In one sense, Clinton's service as first lady is highly relevant to the position she's applying for now. Bill Clinton advertised her as a potential co-president during the 1992 campaign, and she notably played an influential policy role within his administration, particularly in the crafting of the health care reform effort in 1993 and 1994. She may have played a greater policy role than any other first lady in American history.
Yet the role is a very limited one. If the first lady disagreed with the president on a policy issue, chances are the public wouldn't hear about it. There's little real value in a first lady undermining the president — the media would pounce on such a division, and the first couple knows that. So Hillary Clinton is just presumed to have supported anything her husband pushed for as president.
And this all ignores the complexity of negotiations between the president and Congress. Bill Clinton signed the 1996 welfare reform act despite having many criticisms of various components of it. Even if the president felt compelled to sign the legislation, he still got to issue a statement criticizing those components at the time he signed it. The first lady is granted no such opportunities to qualify her support.
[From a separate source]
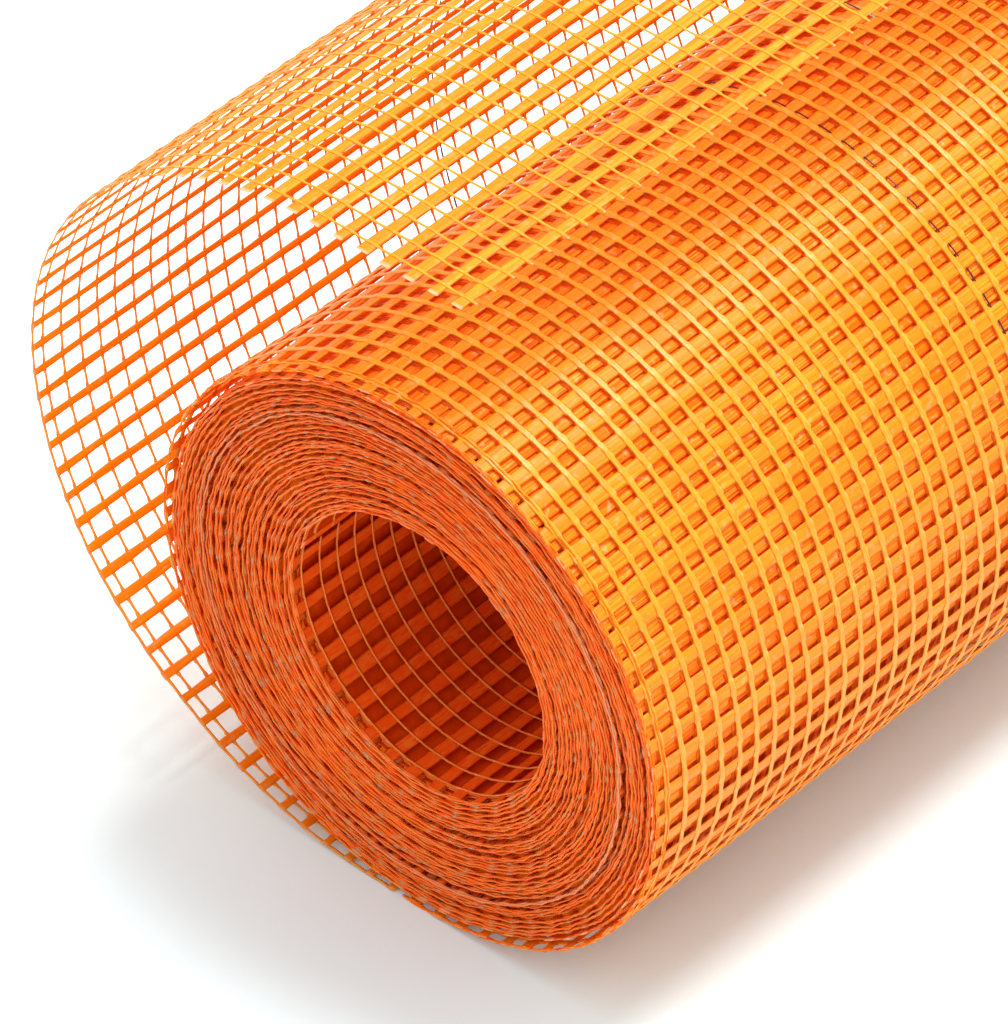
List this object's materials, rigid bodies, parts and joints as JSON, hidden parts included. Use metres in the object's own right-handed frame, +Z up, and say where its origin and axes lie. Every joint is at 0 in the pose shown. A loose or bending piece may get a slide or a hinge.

Bill signed it, Hillary was married to him, and she didn't threaten to divorce him over it, therefore she supported it.
Now, of course, her situation isn't completely unique. Anytime a sitting vice president runs for office, he or she is expected to support most of the outgoing president's policies. But that same candidate is also expected to distance him or herself from the incumbent in order to appear as an individual, which is often accomplished by criticizing one or two policies of the incumbent.
This is difficult to navigate, as Al Gore and George H.W. Bush could no doubt tell you. When Bush gave his nomination speech in 1988 calling for a "kinder, gentler nation," outgoing first lady Nancy Reagan is rumored to have quipped, "Kinder and gentler than whom?"
Here, Secretary Clinton contends with two distinct facets of American politics. First, there's presidential party leadership. As Jon Ladd wrote, she faces a similar challenge to that of Bush Sr., who had to figure out how to lead a party that had evolved ideologically. Clinton is in an interesting position here. Her husband's presidency was characterized by triangulation and third-way politics. In some ways, it was so difficult to define ideologically that it's hard for a politician to figure how to position in relation to it.
It was also quite a long time ago. Many newly eligible voters in 2016 will have been born in 1998, as Clinton's second term was winding down. Under Obama, the Democratic Party has become more liberal on social issues, and economic inequality, if Bernie Sanders's candidacy is any indication, has become more central to the economic priorities of Democratic voters. So what Clinton is doing here isn't just trying to carve out space to be her own politician, like Gore was doing in 2000. It's also trying to lead a party that has moved on from her husband's presidency.
Clinton's situation may be comparable to that of male politicians who have served in high-level positions in other administrations. But the pressures faced by women politicians add another dimension. As first lady, Clinton's femininity and appropriateness in the role were constantly questioned (as when she was first lady of Arkansas). As Shawn Parry-Giles notes in her book Hillary Clinton in the News, the media highlighted Clinton's independence and accomplishments as a drawback of her husband's candidacy and presidency. Parry-Giles quotes callers on a radio show who said that Mrs. Clinton was "tough as nails" and "wants to be president." It was not obvious that these were intended as compliments.
Clinton's time as first lady was in part characterized by efforts to "soften" her image, downplay her ambitions, and scale back her involvement in policy matters. This dilemma extends beyond accomplished first ladies to women candidates for office, however. The costs for violating gender norms are real — and so are the costs, it would seem, for moving away from the strong, decisive persona we've apparently decided is what makes someone "presidential."
This may be a bit of a stretch, but it's perhaps telling that the two issues on which Clinton has been pressed the most are her husband's crime bill and her vote for the Iraq War. Each represents policies on which politicians — especially Democrats and especially women — have felt pressure to prove their toughness, although these represent very different points in Clinton's political career: as the wife of the president, expected to eschew sharing her own points of view; and as a US senator, responsive only to her constituents.
Nevertheless, at each of these points, she tended toward the tougher, more conservative position. She deserves to be held accountable for these positions. But the underlying gender dynamics also invite scrutiny.
Still, Clinton is in the difficult position of being held accountable for policies she may have played no role in formulating and from which she was functionally unable to dissent. Her recent approach to such questions — bringing up the positives of the 1990s — seems like a reasonable one, but it's hard to know just how her Republican opponent would use such a tactic in the fall, and to what effect.